— START DATA —
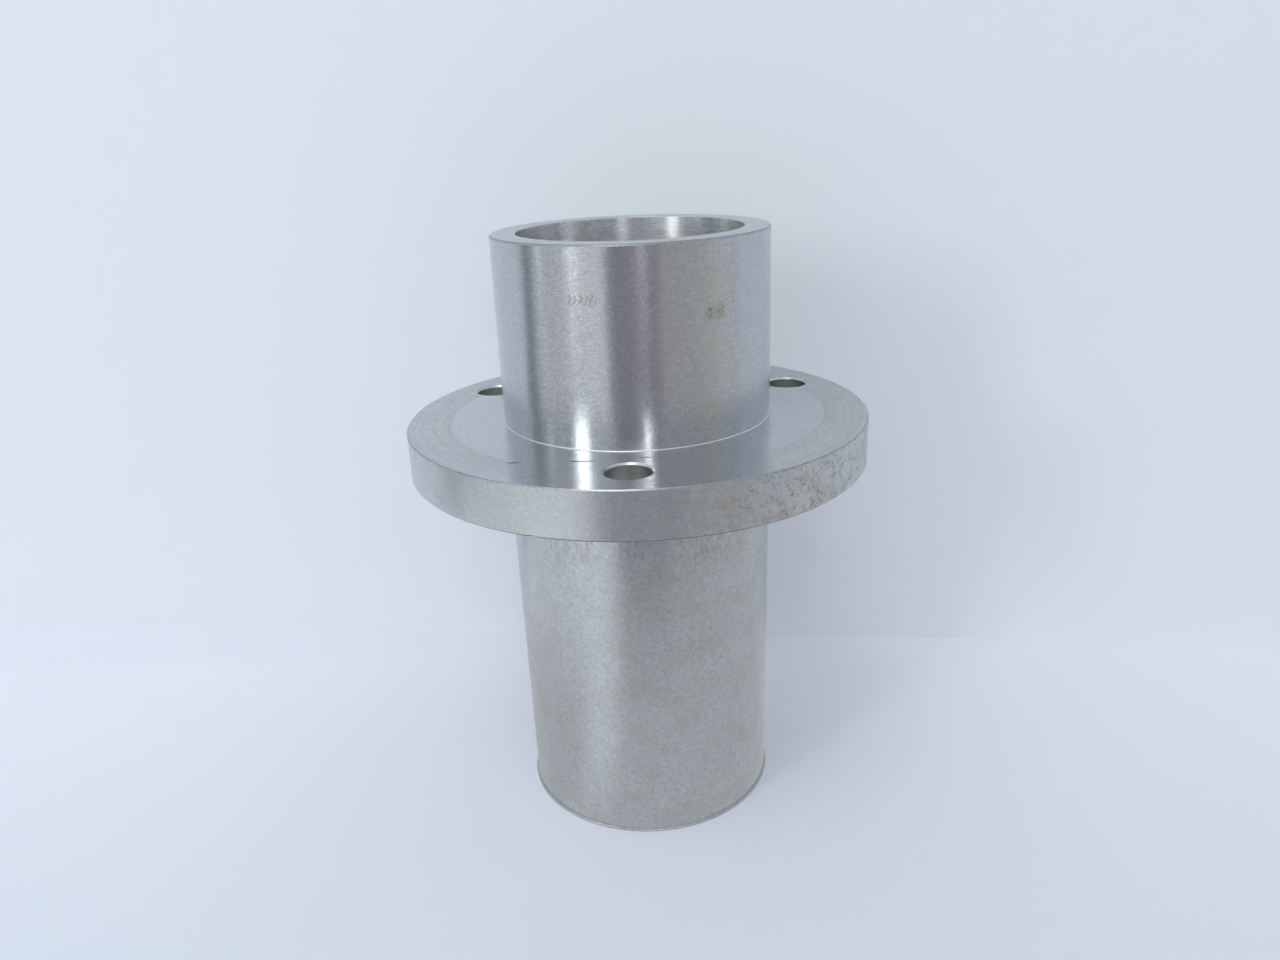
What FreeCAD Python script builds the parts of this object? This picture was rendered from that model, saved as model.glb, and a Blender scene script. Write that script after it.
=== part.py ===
import FreeCAD, Part
import os
import Sketcher

# Flanged sleeve coupling: a plain steel tube with a bolting flange pressed on to it.
#
# Units are millimetres. The origin is on the bore's axis, in the flange's underside, which is the
# face that seats on the machine. +Z runs up the bore, through the flange, to the short end of the
# tube, and one bolt hole lies on -Y.

# Driving dimensions: alias, value in millimetres (or a plain count), and what it is.
DIMENSIONS = [
    ("barrel_diameter", 60.0, "outside diameter of the tube, the same above and below the flange"),
    ("bore_diameter", 49.0, "plain bore, right through"),
    ("barrel_above", 40.5, "tube standing above the flange"),
    ("barrel_below", 83.2, "tube standing below the flange"),
    ("barrel_edge_break", 0.4, "chamfer on the tube's outer edges"),
    ("bore_edge_break", 0.15, "chamfer on the bore's mouths"),
    ("seat_diameter", 60.4, "land on the tube that the flange is pressed on to"),
    ("seat_proud", 0.15, "height of the land above the flange's upper face"),
    ("seat_chamfer", 0.1, "chamfer on the land's upper edge"),
    ("flange_diameter", 103.0, "outside diameter of the flange"),
    ("flange_thickness", 10.3, "thickness of the flange"),
    ("flange_top_chamfer", 0.25, "chamfer on the flange's upper rim"),
    ("flange_under_chamfer", 0.35, "chamfer on the flange's lower rim"),
    ("bolt_circle_diameter", 83.0, "pitch circle of the bolt holes"),
    ("bolt_hole_diameter", 9.3, "clearance hole for an M8 bolt"),
    ("bolt_hole_count", 3, "bolt holes, evenly spaced"),
    ("bolt_hole_chamfer", 0.4, "chamfer on both mouths of each bolt hole"),
]

SHEET_LABEL = "dimensions"
FULL_TURN = 360.0
EDGE_TOLERANCE = 1e-6


def make_sheet(doc):
    """The spreadsheet that every sketch and feature reads."""
    sheet = doc.addObject("Spreadsheet::Sheet", "Dimensions")
    sheet.Label = SHEET_LABEL
    for row, (alias, value, meaning) in enumerate(DIMENSIONS, start=1):
        sheet.set(f"A{row}", alias)
        sheet.set(f"B{row}", str(value))
        sheet.setAlias(f"B{row}", alias)
        sheet.set(f"C{row}", meaning)
    doc.recompute()
    return sheet


def cell(alias):
    """How an expression names a cell of the sheet."""
    return f"<<{SHEET_LABEL}>>.{alias}"


def make_body(doc, label):
    """A body whose label is its file name. Both pieces are drawn where they sit."""
    body = doc.addObject("PartDesign::Body", label)
    body.Label = label
    body.Placement = FreeCAD.Placement()
    return body


def origin_feature(body, role):
    """One of the body's own origin planes or axes, such as XY_Plane or Z_Axis."""
    return next(f for f in body.Origin.OriginFeatures if f.Role == role)


def make_sketch(body, name, height=None):
    """An empty sketch on the body's own XY plane, lifted along Z by the height expression."""
    sketch = body.newObject("Sketcher::SketchObject", name)
    sketch.AttachmentSupport = [(origin_feature(body, "XY_Plane"), "")]
    sketch.MapMode = "FlatFace"
    if height:
        sketch.setExpression("AttachmentOffset.Base.z", height)
    return sketch


def drive(sketch, constraint, name, expression):
    """Adds a dimension to the sketch, names it and ties it to the sheet."""
    index = sketch.addConstraint(constraint)
    sketch.renameConstraint(index, name)
    sketch.setExpression(f"Constraints.{name}", expression)


def add_centred_circle(sketch, name, radius, diameter):
    """A circle round the sketch's origin, drawn near its size and driven by an expression."""
    circle = Part.Circle(FreeCAD.Vector(0, 0, 0), FreeCAD.Vector(0, 0, 1), radius)
    index = sketch.addGeometry(circle, False)
    sketch.addConstraint(Sketcher.Constraint("Coincident", index, 3, -1, 1))
    drive(sketch, Sketcher.Constraint("Diameter", index, 2 * radius), name, diameter)


def pad_ring(body, name, outer, inner, length, start=None):
    """A round ring about Z, from start upwards. outer and inner are (radius, expression)."""
    sketch = make_sketch(body, f"{name}_sketch", start)
    add_centred_circle(sketch, "outer", *outer)
    add_centred_circle(sketch, "inner", *inner)
    pad = body.newObject("PartDesign::Pad", name)
    pad.Profile = sketch
    pad.setExpression("Length", length)
    sketch.Visibility = False
    body.Document.recompute()
    return pad


def round_edges(shape, radius, heights):
    """Names of the full-circle edges of that radius at any of those heights."""
    names = []
    for number, edge in enumerate(shape.Edges, start=1):
        curve = edge.Curve
        if not isinstance(curve, Part.Circle) or abs(curve.Radius - radius) > EDGE_TOLERANCE:
            continue
        if any(abs(curve.Center.z - height) < EDGE_TOLERANCE for height in heights):
            names.append(f"Edge{number}")
    return names


def chamfer(body, name, base, edges, size, count):
    """Chamfers exactly count named edges of base."""
    if len(edges) != count:
        raise RuntimeError(f"{name}: found {len(edges)} edges, and expected {count}")
    feature = body.newObject("PartDesign::Chamfer", name)
    feature.Base = (base, edges)
    feature.setExpression("Size", size)
    body.Document.recompute()
    return feature


def make_barrel(doc, sheet):
    """The tube: a plain bore, a slightly proud land for the flange, and every edge broken."""
    body = make_body(doc, "sleeve_barrel")
    outside = (sheet.barrel_diameter / 2, cell("barrel_diameter"))
    bore = (sheet.bore_diameter / 2, cell("bore_diameter"))
    total = f"{cell('barrel_below')} + {cell('flange_thickness')} + {cell('barrel_above')}"
    pad_ring(body, "tube", outside, bore, total, start=f"-{cell('barrel_below')}")

    seat = (sheet.seat_diameter / 2, cell("seat_diameter"))
    middle_of_wall = (
        (sheet.barrel_diameter + sheet.bore_diameter) / 4,
        f"({cell('barrel_diameter')} + {cell('bore_diameter')}) / 2",
    )
    land_height = f"{cell('flange_thickness')} + {cell('seat_proud')}"
    land = pad_ring(body, "seat_land", seat, middle_of_wall, land_height)

    ends = (-sheet.barrel_below, sheet.flange_thickness + sheet.barrel_above)
    outer = round_edges(land.Shape, sheet.barrel_diameter / 2, ends)
    broken = chamfer(body, "outer_edges", land, outer, cell("barrel_edge_break"), 2)
    mouths = round_edges(broken.Shape, sheet.bore_diameter / 2, ends)
    opened = chamfer(body, "bore_mouths", broken, mouths, cell("bore_edge_break"), 2)
    land_top = (sheet.flange_thickness + sheet.seat_proud,)
    shoulder = round_edges(opened.Shape, sheet.seat_diameter / 2, land_top)
    chamfer(body, "land_edge", opened, shoulder, cell("seat_chamfer"), 1)
    return body


def cut_bolt_holes(body, sheet):
    """One clearance hole on -Y, repeated round Z, with both mouths chamfered."""
    sketch = make_sketch(body, "bolt_hole_sketch")
    reach = sheet.bolt_circle_diameter / 2
    place = FreeCAD.Vector(0, -reach, 0)
    hole = Part.Circle(place, FreeCAD.Vector(0, 0, 1), sheet.bolt_hole_diameter / 2)
    index = sketch.addGeometry(hole, False)
    sketch.addConstraint(Sketcher.Constraint("PointOnObject", index, 3, -2))
    diameter = Sketcher.Constraint("Diameter", index, sheet.bolt_hole_diameter)
    drive(sketch, diameter, "hole", cell("bolt_hole_diameter"))
    offset = Sketcher.Constraint("DistanceY", index, 3, -1, 1, reach)
    drive(sketch, offset, "reach", f"{cell('bolt_circle_diameter')} / 2")

    pocket = body.newObject("PartDesign::Pocket", "bolt_hole")
    pocket.Profile = sketch
    pocket.Reversed = True
    pocket.setExpression("Length", cell("flange_thickness"))
    sketch.Visibility = False
    doc = body.Document
    doc.recompute()

    pattern = body.newObject("PartDesign::PolarPattern", "bolt_circle")
    pattern.Originals = [pocket]
    pattern.Axis = (origin_feature(body, "Z_Axis"), [""])
    pattern.Angle = FULL_TURN
    pattern.setExpression("Occurrences", cell("bolt_hole_count"))
    body.Tip = pattern
    doc.recompute()

    faces = (0.0, sheet.flange_thickness)
    mouths = round_edges(pattern.Shape, sheet.bolt_hole_diameter / 2, faces)
    count = 2 * int(sheet.bolt_hole_count)
    chamfer(body, "hole_mouths", pattern, mouths, cell("bolt_hole_chamfer"), count)


def make_flange(doc, sheet):
    """The bolting ring: a bore to the land's diameter, a broken rim and the bolt circle."""
    body = make_body(doc, "flange_ring")
    rim = (sheet.flange_diameter / 2, cell("flange_diameter"))
    seat = (sheet.seat_diameter / 2, cell("seat_diameter"))
    disc = pad_ring(body, "disc", rim, seat, cell("flange_thickness"))
    top = round_edges(disc.Shape, rim[0], (sheet.flange_thickness,))
    topped = chamfer(body, "upper_rim", disc, top, cell("flange_top_chamfer"), 1)
    under = round_edges(topped.Shape, rim[0], (0.0,))
    chamfer(body, "lower_rim", topped, under, cell("flange_under_chamfer"), 1)
    cut_bolt_holes(body, sheet)
    return body


def check(doc, bodies):
    """Stops before anything is written if an object failed or a piece isn't one valid solid."""
    for item in doc.Objects:
        if {"Invalid", "Error"} & set(item.State):
            raise RuntimeError(f"{item.Label} failed: {item.State}")
    for body in bodies:
        shape = body.Shape
        if shape.isNull() or not shape.isValid() or len(shape.Solids) != 1:
            raise RuntimeError(f"{body.Label} isn't one valid solid")
        box = shape.BoundBox
        print(
            f"{body.Label}: {shape.Volume:.1f} mm3, "
            f"{box.XLength:.2f} x {box.YLength:.2f} x {box.ZLength:.2f} mm"
        )


def export(bodies):
    """One STEP file for each piece, named after its label."""
    os.makedirs("parts", exist_ok=True)
    for body in bodies:
        body.Shape.exportStep(os.path.join("parts", f"{body.Label}.step"))


def main():
    doc = FreeCAD.newDocument("sleeve_coupling")
    sheet = make_sheet(doc)
    bodies = [make_barrel(doc, sheet), make_flange(doc, sheet)]
    doc.recompute()
    check(doc, bodies)
    export(bodies)


main()
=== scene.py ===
import math
import bmesh
import bpy
from mathutils import Matrix, Vector


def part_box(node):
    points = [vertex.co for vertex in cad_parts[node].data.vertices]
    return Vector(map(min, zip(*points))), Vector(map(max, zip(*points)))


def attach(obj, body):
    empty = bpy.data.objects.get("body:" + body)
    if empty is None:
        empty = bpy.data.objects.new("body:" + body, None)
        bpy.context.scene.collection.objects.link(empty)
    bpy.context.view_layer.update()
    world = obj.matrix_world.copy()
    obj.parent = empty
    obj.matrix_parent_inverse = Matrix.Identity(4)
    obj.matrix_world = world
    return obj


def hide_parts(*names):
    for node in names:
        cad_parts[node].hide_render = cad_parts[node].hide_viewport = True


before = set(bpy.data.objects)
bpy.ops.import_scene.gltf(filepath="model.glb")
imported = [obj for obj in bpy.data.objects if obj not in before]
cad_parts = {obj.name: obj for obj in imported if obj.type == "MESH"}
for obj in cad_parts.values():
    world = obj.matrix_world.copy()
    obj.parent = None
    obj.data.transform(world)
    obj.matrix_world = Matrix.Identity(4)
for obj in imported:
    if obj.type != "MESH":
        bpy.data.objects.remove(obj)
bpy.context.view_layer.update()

# Sizes in metres, in the frame's own axes. The bore's axis is Z, and the flange's underside z = 0.
MM = 0.001
SEGMENTS = 1440
HOLE_SEGMENTS = 128

barrel_low, barrel_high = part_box("sleeve_barrel")
_, flange_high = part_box("flange_ring")
BASE_Z = barrel_low.z
TOP_Z = barrel_high.z
FLANGE_R = flange_high.x
FLANGE_TOP = flange_high.z
SEAT_R = barrel_high.x
BARREL_R = 30.0 * MM
BORE_R = 24.5 * MM
SEAT_PROUD = 0.15 * MM
BOLT_CIRCLE_R = 41.5 * MM
HOLE_R = 4.65 * MM
HOLE_CHAMFER = 0.4 * MM
HOLE_ANGLES = (-90.0, 30.0, 150.0)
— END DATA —
● **EXERCISE TASK**: Starting with the first line of the data above, copy each line exactly until you reach the line with "# tube, and one bolt hole lies on -Y."; include that line as well.

● **SOLUTION FOR THIS PROBLEM**:
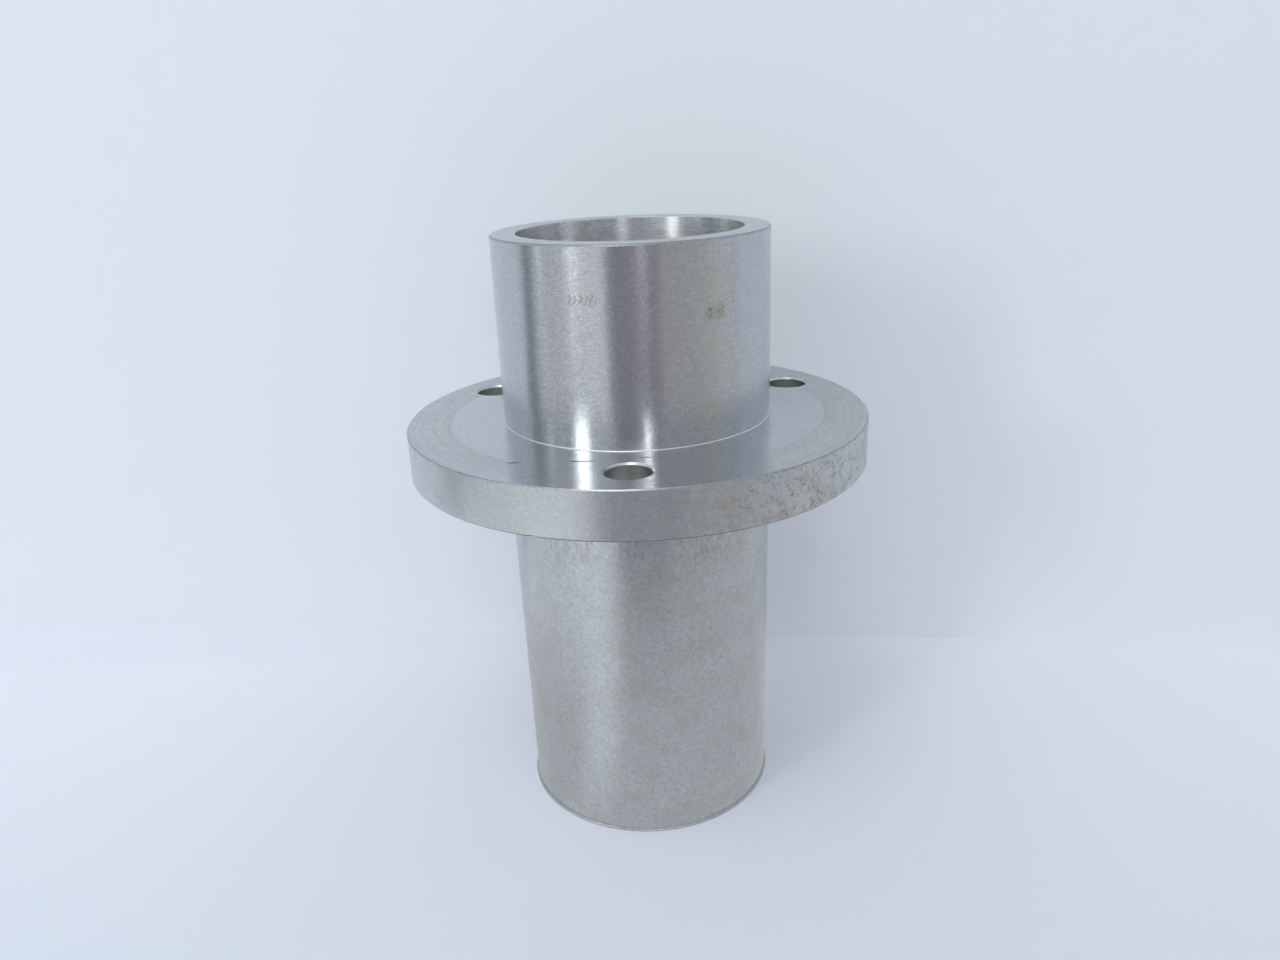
What FreeCAD Python script builds the parts of this object? This picture was rendered from that model, saved as model.glb, and a Blender scene script. Write that script after it.
=== part.py ===
import FreeCAD, Part
import os
import Sketcher

# Flanged sleeve coupling: a plain steel tube with a bolting flange pressed on to it.
#
# Units are millimetres. The origin is on the bore's axis, in the flange's underside, which is the
# face that seats on the machine. +Z runs up the bore, through the flange, to the short end of the
# tube, and one bolt hole lies on -Y.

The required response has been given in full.